No competitive advantage. “I think the essential thread that went through the thinking of the players was that in the absence of data or any basis to conclude that there is a competitive advantage to be gained by using anchoring, and given the amount of time that anchoring has been in the game, that there is no overriding reason to go down that road.” ~ Tim Finchem
That’s a true statement, at least going by the USGA’s own admission back in November, saying that there was no “empirical data” suggesting a competitive advantage, but rather a sudden increase in players using the anchoring technique. When prodded by Dan Hicks on the possibility of the PGA Tour essentially ignoring the rule change scheduled to take effect in 2016 by implementing an in-house local rule that would allow the anchoring technique to be utilized by players playing in Tour-sanctioned events, Finchem refused to offer a definitive answer, but left the possibility open by suggesting that should it come to that point, it would essentially be left up to the Players Advisory Board to vote on. If I’m the USGA, his reply was definitive enough.

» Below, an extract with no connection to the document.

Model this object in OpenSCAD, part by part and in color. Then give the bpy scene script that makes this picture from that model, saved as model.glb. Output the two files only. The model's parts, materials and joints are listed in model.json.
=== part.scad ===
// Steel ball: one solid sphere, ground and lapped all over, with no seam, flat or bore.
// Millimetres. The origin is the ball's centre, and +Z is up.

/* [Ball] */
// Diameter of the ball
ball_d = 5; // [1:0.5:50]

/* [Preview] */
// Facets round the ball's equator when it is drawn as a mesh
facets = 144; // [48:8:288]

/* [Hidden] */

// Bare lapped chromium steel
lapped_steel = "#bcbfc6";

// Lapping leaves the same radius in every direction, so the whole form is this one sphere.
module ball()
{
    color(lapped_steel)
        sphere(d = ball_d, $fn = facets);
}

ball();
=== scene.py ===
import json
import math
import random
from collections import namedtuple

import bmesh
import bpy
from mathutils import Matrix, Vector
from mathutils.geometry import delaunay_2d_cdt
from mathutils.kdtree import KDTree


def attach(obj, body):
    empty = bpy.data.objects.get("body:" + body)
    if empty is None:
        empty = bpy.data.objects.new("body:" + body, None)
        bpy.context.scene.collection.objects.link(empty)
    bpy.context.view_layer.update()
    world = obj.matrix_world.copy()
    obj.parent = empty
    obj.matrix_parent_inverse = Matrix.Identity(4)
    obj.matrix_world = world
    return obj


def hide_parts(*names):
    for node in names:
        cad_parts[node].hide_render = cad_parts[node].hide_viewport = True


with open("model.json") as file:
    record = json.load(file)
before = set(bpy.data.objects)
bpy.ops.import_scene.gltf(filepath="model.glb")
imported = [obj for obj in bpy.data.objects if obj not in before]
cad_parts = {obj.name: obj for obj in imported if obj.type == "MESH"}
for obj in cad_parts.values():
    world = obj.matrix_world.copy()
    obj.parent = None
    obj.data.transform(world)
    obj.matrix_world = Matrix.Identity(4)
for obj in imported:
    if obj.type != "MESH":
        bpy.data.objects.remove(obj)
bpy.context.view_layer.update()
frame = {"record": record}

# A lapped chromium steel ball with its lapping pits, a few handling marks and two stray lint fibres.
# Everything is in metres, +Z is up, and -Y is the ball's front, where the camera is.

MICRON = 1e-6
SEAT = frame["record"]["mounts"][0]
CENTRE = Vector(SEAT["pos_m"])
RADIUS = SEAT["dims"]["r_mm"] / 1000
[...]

I’ve spent the better part of the afternoon reading a number of opinions from some of the game’s loudest talking heads, and I tell ya – it really is true about golf being a microcosm of life. It seems the divisive culture that our country is undergoing both socially and politically is starting to seep into the culture of this game that I dearly love. Obviously golf isn’t life or death and regardless of the needless sensationalism that this anchoring issue is getting at the moment, it’s not going to impact the fact that I wake up every morning of my life hoping to play golf with people I enjoy being around. The game has always been a great friend to me, for many reasons, some more significant than others. And truth be told, I really don’t care what the PGA Tour does or what the USGA decides to do. As long as I’m able to play competitively, I’ll always abide by whatever rules the governing authority sets forth. Sure, I have my opinion on this subject, just like everyone else. But I really don’t think that a longstanding technique is the only thing at stake now.

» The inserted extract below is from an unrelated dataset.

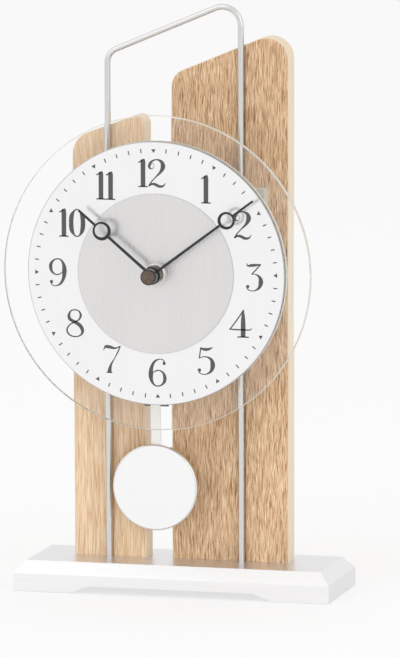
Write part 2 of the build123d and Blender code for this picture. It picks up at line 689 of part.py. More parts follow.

Whether or not I agree with a rule doesn’t matter. Just like whether or not I agree with the posted speed limit in a particular stretch of open road doesn’t matter. We’ve always lived in a structured environment with rules and laws that govern how we should carry ourselves, whether it’s driving a car or determining if a tee shot is in or out of bounds. There’s obviously an ethical difference there, as I’ve knowingly broken the speed limit on numerous occasions, but to my knowledge – I’ve never intentionally broken a rule in golf in a competitive environment. But the bottom line in either instance is no different; if a cop pulls you over for speeding – you get fined, and if you break a rule in golf – you get penalized. And of course, there’s always an opportunity to appeal. If enough people think that a law is outdated and needless, there’s a process for that. If enough people can present valid arguments for the implementation of new laws, then by virtue of living in a democracy – it gets voted up or down in legislation. Either way, the will of the people should always have the final say.
But enough of that. You didn’t come here to read a fledgling golf blogger’s take on American Civics.
Where golf and life aren’t one in the same is that there is no such thing as a democracy as it relates to the rules of golf. Which is why I really don’t understand why the USGA would open that can of worms with a window of discussion pertaining to the anchoring issue that every other person feels differently about. We’ve been trusting them to be caretakers of the game for going on 119 years, and the structure they’ve implemented over the years since appears to have been honored and respected without issue. I honestly don’t know why that should change now, other than maybe they’ve been paying attention to our elected government officials making complete asses of themselves with absolutely no regard to the people who they allegedly represent, and are trying to make up for the enormous void on a political level by sacrificing their own ambitions and authority on a sporting level. But make no mistake – the game is better served being under the rule of a Monarchy, otherwise the structure dissolves under the latitude granted by diplomacy. I hate to use this analogy, since I hated hearing it as a kid growing up. But sometimes the phrase “because I said so” is more justifiable than a reasonable explanation. The reason I hated hearing my mother or father telling me this is because they were essentially telling me that they knew more about something than I did, and I was simply going to have to trust their judgement and accept their demands.
But the unprecedented diplomatic approach that the USGA embraced a few months back with opening a period of discussion for the various institutions – it hasn’t been good for the game. Despite the well-intended gesture, it’s created an environment where they now find themselves competing with subordinate institutions on both the authority and credibility front, which undermines the very structures in place that govern the game itself. I can list a dozen reasons why I personally feel anchoring should be permitted, but I can’t list one good reason why any institution other than the governing body of the game itself should feel empowered enough to grant that permission.
Later in that interview on Sunday, Tim Finchem said, “We’re not interested in getting in the rule-making business.” Judging by the interview Sunday that was aired to millions of viewers, that’s not entirely true. But of course – he and his organization was asked for input by the USGA, and he obliged. It just so happens that he chose to do it publicly, and not only that, stopped short of implying that a dicey ultimatum potentially exists. The USGA has brought this upon themselves, by not dealing with this issue 40 years ago, and then adding to the dilemma by opening it up for debate 40 years later. As my old platoon sergeant often said many moons ago, “I’m not in charge of Foreign Policy, France… I just carry it out.” Not quite as deliberate as “because I said so,” but the point was made nevertheless. It’s no longer an issue about a rule, but an issue about the rule of authority itself.
No matter how you break this down and look at all of the differing viewpoints, the cliff we’re heading toward now is quickly approaching the point of no return. I’d offer the corny analogy that the only thing that could potentially save us now would be an anchor… but well, that’s part of the reason we’re heading over a cliff to begin with.